Attard’s hanging images provide an overtly political view which is disquietingly missing in Maltese art. Needless to say, art doesn’t have to have visible signs of political figures and events to make a statement. Throughout art history there were several ingenious artists who turned art creation itself into a defiant praxis. It is refreshing to see a Maltese artist responding to oppressive mechanisms of twenty-first century power structures, namely the subject of surveillance, and also showing us that contemporary society is not as democratic as we revere it to be. This link between injustices unfolding before us as we speak with those from the past make way for human empathy and remembrance.
Images that provoke memory are crucial in times when such is being obliterated. As Schembri Bonaci argues, power negates art that is capable of retaining collective memory alive. Paradoxically, Attard’s pieces are exhibited at the European Court of Justice in Luxembourg, a veritable centre of power. This fact gives greater depth and meaning to the artist’s project.
The question is whether it is sufficient to simply picture the past and the present if we are to empathise with the plight of others. Can an image within an image within an image of Julian Assange’s portrait, one which is heavily reproduced across media channels, help us to understand what it means to be accused of criminal activity when trying to tell the truth?
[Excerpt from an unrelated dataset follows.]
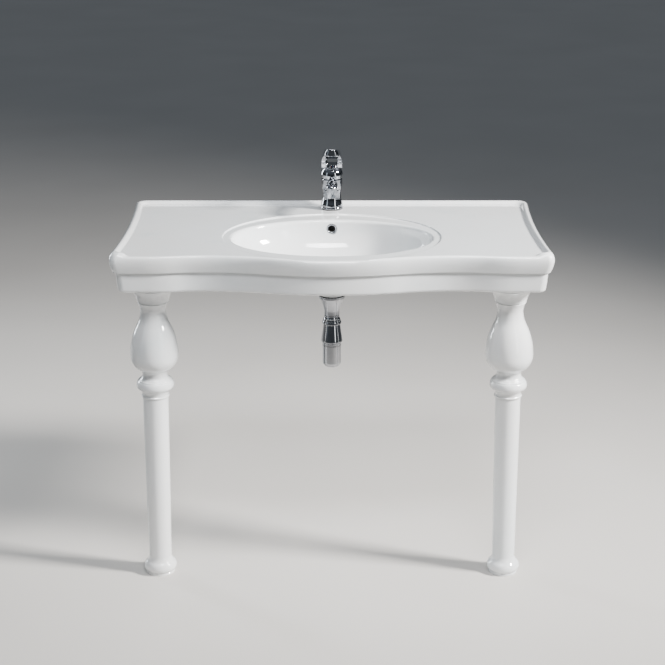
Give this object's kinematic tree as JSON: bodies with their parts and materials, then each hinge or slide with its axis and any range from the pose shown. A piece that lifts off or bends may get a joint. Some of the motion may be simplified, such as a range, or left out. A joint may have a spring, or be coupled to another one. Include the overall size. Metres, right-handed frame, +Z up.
{
  "type": "console sink",
  "caption": "Console washbasin with a bowed front, raised rim and oval bowl on turned ceramic legs, with a loop-lever mixer tap, pop-up waste and bottle trap.",
  "frame": {"origin": "on the floor, midway between the wall plane and the front of the bowed apron, and midway between the sides", "axes": "+X to the right seen from the front, +Y towards the wall, +Z up"},
  "size_m": [1.04, 0.56, 1.018],
  "materials": {
    "ceramic": "glossy white glaze",
    "chrome": "polished chrome plate",
    "rubber": "matte black",
    "brass": "bare machined",
    "zinc_steel": "zinc plated",
    "cartridge_plastic": "moulded",
    "white_plastic": "moulded",
    "index_red_blue": "glossy"
  },
  "bodies": {
    "sink": {"basin": "ceramic", "leg_left": "ceramic", "leg_right": "ceramic", "leg_gasket_left": "rubber", "leg_gasket_right": "rubber", "leg_inserts": "brass", "leg_studs": "zinc_steel", "leg_washers": "zinc_steel", "leg_nuts": "zinc_steel", "tap_body": "chrome", "tap_base_gasket": "rubber", "tap_cartridge": "cartridge_plastic", "cartridge_nut": "brass", "dome_cap": "chrome", "aerator_housing": "chrome", "aerator_insert": "white_plastic", "aerator_seal": "rubber", "inlet_tail_hot": "zinc_steel", "inlet_tail_cold": "zinc_steel", "tap_fixing_stud": "brass", "tap_clamp_gasket": "rubber", "tap_clamp_plate": "zinc_steel", "tap_fixing_nut": "brass", "waste_upper_seal": "rubber", "waste_flange": "chrome", "waste_lower_seal": "rubber", "waste_body": "chrome", "pivot_ball_seat": "white_plastic", "pivot_ball_nut": "chrome", "tail_pipe": "chrome", "trap_inlet_washer": "rubber", "trap_inlet_nut": "chrome", "trap_body": "chrome", "trap_cup": "chrome", "trap_cup_seal": "rubber", "trap_outlet_pipe": "chrome", "trap_outlet_washer": "rubber", "trap_outlet_nut": "chrome", "wall_rosette": "chrome"},
    "lever_carrier": {"cartridge_carrier": "brass", "stem_pin": "zinc_steel"},
    "lever": {"tap_lever": "chrome", "cartridge_stem": "brass", "lever_grub_screw": "zinc_steel", "index_plug": "index_red_blue"},
    "lift_rod_set": {"lift_rod": "chrome", "lift_knob": "chrome", "rod_clamp": "brass", "rod_clamp_screws": "zinc_steel"},
    "pivot_lever": {"pivot_rod": "zinc_steel"},
    "plug": {"waste_plug": "chrome", "plug_seal": "rubber"}
  },
  "joints": [
    {"name": "lever_swivel", "type": "hinge", "parent": "sink", "child": "lever_carrier", "pos_m": [0, 0.218, 0.932], "axis": [0, 0, 1], "range_deg": [-45, 45]},
    {"name": "lever_tilt", "type": "hinge", "parent": "lever_carrier", "child": "lever", "pos_m": [0, 0.218, 0.932], "axis": [-1, 0, 0], "range_deg": [0, 25]},
    {"name": "lift_rod_slide", "type": "slide", "parent": "sink", "child": "lift_rod_set", "axis": [0, 0.2588, 0.9659], "range_m": [0, 0.038]},
    {"name": "pivot_rod_hinge", "type": "hinge", "parent": "sink", "child": "pivot_lever", "pos_m": [0, -0.021, 0.661], "axis": [1, 0, 0], "range_deg": [0, 10.27]},
    {"name": "plug_slide", "type": "slide", "parent": "sink", "child": "plug", "axis": [0, 0, 1], "range_m": [-0.00611, 0]}
  ],
  "couplings": [
    {"joint": "pivot_rod_hinge", "follows": "lift_rod_slide", "rad_per_m": 4.7107},
    {"joint": "plug_slide", "follows": "lift_rod_slide", "ratio": -0.16059}
  ]
}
Is a picture of a bomb-covered Valletta adequate for us to remember the harrowing nature of war and the extent of Maltese people's’ misery?
Susan Sontag tackled these questions in Regarding the Pain of Others, testing the limitations and the possibilities of war photography in preventing future atrocities. Hindsight demonstrates that recent art has not halted violence in spite of the iconic status of certain
poignant images.
Norbert Francis Attard’s images will not overthrow the institution in which they are exhibited. However, for a brief period of time, they will interfere with its spaces, and hopefully with the knowledge and memory of those who encounter them.